**Excerpted records**:
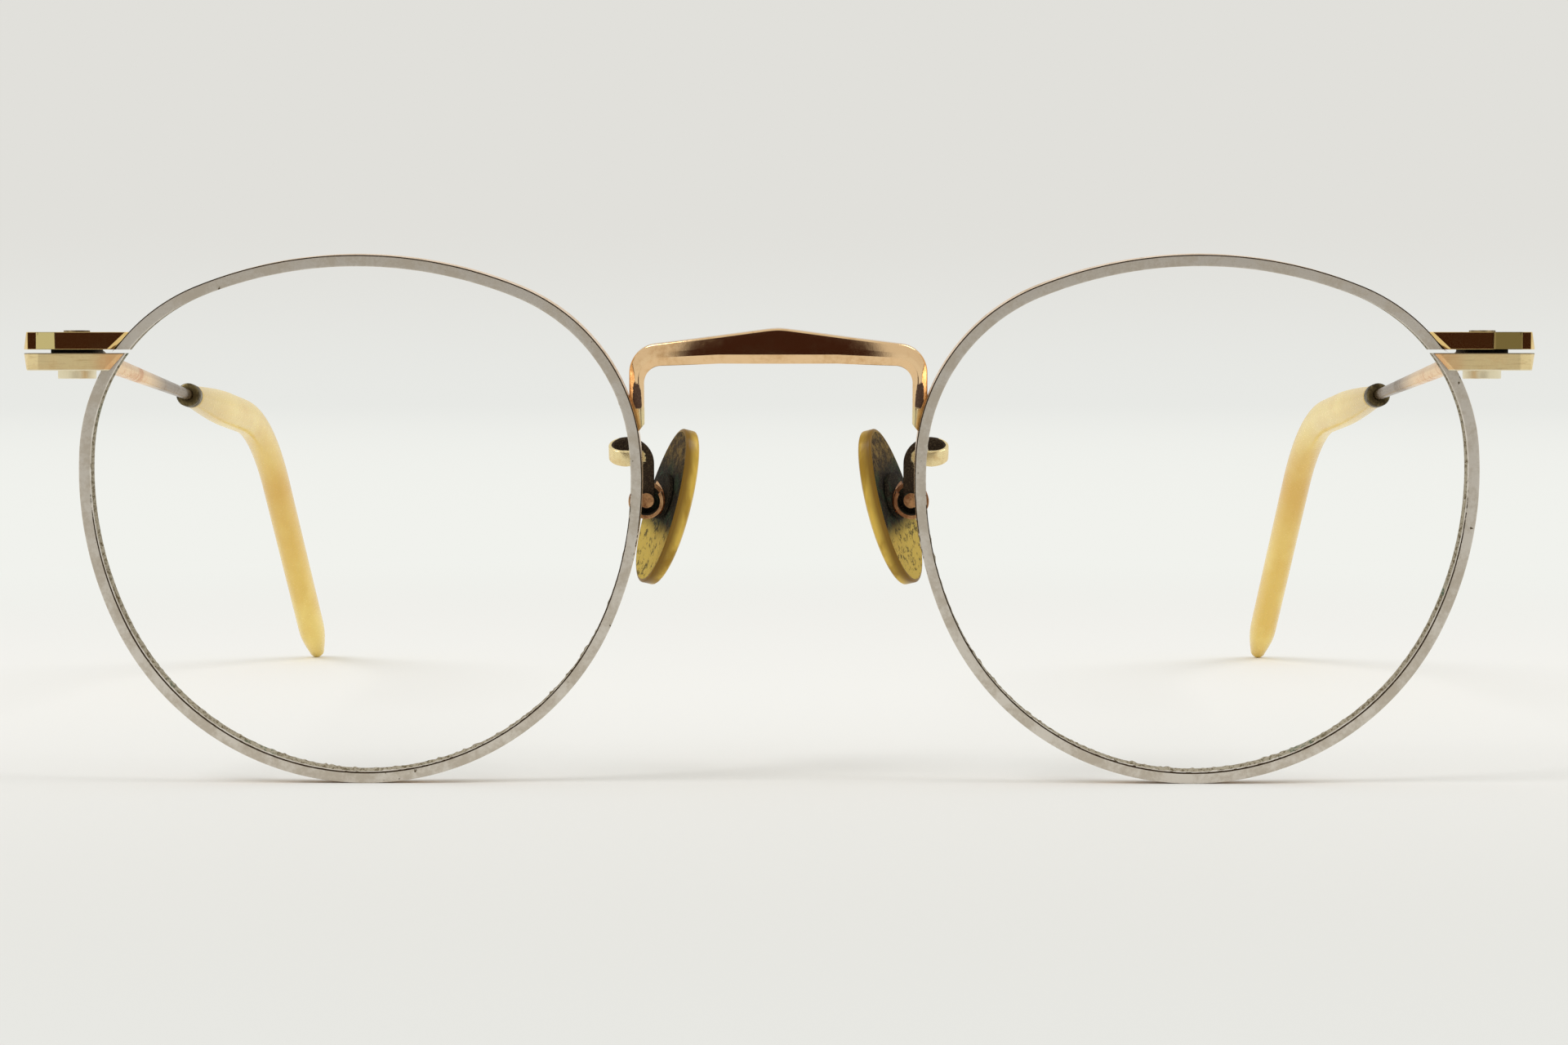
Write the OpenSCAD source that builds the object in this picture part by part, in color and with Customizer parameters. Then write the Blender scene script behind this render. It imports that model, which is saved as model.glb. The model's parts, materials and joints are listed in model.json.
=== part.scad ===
==
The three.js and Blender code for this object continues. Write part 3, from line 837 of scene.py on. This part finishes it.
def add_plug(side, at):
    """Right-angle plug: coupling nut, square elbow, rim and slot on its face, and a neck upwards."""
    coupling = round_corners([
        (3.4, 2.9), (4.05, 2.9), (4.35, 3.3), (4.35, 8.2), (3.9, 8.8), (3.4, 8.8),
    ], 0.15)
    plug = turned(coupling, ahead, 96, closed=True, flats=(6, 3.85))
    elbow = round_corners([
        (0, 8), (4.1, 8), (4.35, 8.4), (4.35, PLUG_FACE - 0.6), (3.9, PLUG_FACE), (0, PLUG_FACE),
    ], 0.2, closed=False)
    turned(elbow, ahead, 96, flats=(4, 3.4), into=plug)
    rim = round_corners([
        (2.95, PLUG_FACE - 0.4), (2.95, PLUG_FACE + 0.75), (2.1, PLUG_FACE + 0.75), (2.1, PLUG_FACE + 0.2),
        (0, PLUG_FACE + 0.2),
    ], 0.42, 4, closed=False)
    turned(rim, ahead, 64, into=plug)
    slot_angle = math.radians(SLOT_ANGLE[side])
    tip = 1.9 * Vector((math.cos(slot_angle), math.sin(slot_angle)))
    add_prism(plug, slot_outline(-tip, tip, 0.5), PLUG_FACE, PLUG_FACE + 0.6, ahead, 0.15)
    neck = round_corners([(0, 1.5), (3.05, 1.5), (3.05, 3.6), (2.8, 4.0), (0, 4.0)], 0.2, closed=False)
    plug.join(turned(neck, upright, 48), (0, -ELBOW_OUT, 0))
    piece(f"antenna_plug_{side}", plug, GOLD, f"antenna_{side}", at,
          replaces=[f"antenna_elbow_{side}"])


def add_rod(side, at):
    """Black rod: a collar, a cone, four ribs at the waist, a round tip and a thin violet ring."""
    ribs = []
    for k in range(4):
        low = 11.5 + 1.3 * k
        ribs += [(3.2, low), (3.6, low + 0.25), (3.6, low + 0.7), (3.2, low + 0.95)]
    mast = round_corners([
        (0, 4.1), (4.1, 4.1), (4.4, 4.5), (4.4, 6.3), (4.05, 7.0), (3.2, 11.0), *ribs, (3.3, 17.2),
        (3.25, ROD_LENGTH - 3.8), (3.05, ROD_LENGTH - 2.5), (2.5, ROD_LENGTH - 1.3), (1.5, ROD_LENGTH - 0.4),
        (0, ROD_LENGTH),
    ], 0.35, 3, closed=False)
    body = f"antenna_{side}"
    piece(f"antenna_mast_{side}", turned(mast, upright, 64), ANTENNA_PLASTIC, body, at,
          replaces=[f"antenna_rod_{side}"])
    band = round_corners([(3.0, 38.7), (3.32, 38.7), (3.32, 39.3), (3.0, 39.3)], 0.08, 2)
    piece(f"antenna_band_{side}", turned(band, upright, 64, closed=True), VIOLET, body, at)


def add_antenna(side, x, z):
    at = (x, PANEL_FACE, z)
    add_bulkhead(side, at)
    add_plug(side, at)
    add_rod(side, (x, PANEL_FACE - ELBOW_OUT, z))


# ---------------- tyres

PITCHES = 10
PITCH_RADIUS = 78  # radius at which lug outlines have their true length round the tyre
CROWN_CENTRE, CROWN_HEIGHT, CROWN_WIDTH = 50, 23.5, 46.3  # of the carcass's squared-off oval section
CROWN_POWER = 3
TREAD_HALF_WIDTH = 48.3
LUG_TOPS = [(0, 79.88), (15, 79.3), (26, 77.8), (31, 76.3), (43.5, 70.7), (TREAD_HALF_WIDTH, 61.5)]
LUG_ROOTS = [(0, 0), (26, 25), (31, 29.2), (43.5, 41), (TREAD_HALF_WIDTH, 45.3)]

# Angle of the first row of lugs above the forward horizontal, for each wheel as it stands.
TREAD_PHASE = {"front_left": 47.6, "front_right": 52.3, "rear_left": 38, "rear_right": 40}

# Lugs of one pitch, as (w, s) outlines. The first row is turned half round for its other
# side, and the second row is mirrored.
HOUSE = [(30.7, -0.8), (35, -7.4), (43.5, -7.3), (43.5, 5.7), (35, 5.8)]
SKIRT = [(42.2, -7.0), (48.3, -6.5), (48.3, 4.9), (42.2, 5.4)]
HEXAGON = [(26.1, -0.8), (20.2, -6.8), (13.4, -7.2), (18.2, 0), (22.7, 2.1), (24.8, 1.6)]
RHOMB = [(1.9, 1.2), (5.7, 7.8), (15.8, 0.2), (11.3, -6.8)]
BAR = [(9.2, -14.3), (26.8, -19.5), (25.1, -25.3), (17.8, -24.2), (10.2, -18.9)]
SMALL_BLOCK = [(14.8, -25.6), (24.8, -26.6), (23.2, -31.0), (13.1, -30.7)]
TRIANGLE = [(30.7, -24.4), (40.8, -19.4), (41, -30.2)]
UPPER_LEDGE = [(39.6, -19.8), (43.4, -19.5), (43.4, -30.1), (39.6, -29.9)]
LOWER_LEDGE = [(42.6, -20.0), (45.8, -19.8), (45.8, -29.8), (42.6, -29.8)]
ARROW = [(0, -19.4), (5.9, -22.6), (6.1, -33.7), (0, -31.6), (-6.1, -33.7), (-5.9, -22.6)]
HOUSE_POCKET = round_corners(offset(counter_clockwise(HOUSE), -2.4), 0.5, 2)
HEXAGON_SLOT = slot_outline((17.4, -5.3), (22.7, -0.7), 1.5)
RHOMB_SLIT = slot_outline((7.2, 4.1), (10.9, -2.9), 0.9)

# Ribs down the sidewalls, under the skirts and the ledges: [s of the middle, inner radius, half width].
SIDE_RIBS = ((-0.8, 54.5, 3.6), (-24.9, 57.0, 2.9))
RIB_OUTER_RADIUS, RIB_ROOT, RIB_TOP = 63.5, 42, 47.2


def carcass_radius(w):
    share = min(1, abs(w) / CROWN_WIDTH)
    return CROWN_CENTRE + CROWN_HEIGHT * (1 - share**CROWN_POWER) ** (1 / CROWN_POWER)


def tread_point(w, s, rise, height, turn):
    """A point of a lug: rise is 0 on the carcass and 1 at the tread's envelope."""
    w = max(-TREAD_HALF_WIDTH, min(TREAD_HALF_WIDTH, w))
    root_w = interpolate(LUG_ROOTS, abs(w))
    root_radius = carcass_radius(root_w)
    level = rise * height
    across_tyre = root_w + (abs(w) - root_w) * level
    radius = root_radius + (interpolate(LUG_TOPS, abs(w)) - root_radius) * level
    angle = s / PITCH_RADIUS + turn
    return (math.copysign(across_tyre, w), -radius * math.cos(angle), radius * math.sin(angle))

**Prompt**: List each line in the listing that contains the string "scene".

**Complete answer**:
Write the OpenSCAD source that builds the object in this picture part by part, in color and with Customizer parameters. Then write the Blender scene script behind this render. It imports that model, which is saved as model.glb. The model's parts, materials and joints are listed in model.json.
The three.js and Blender code for this object continues. Write part 3, from line 837 of scene.py on. This part finishes it.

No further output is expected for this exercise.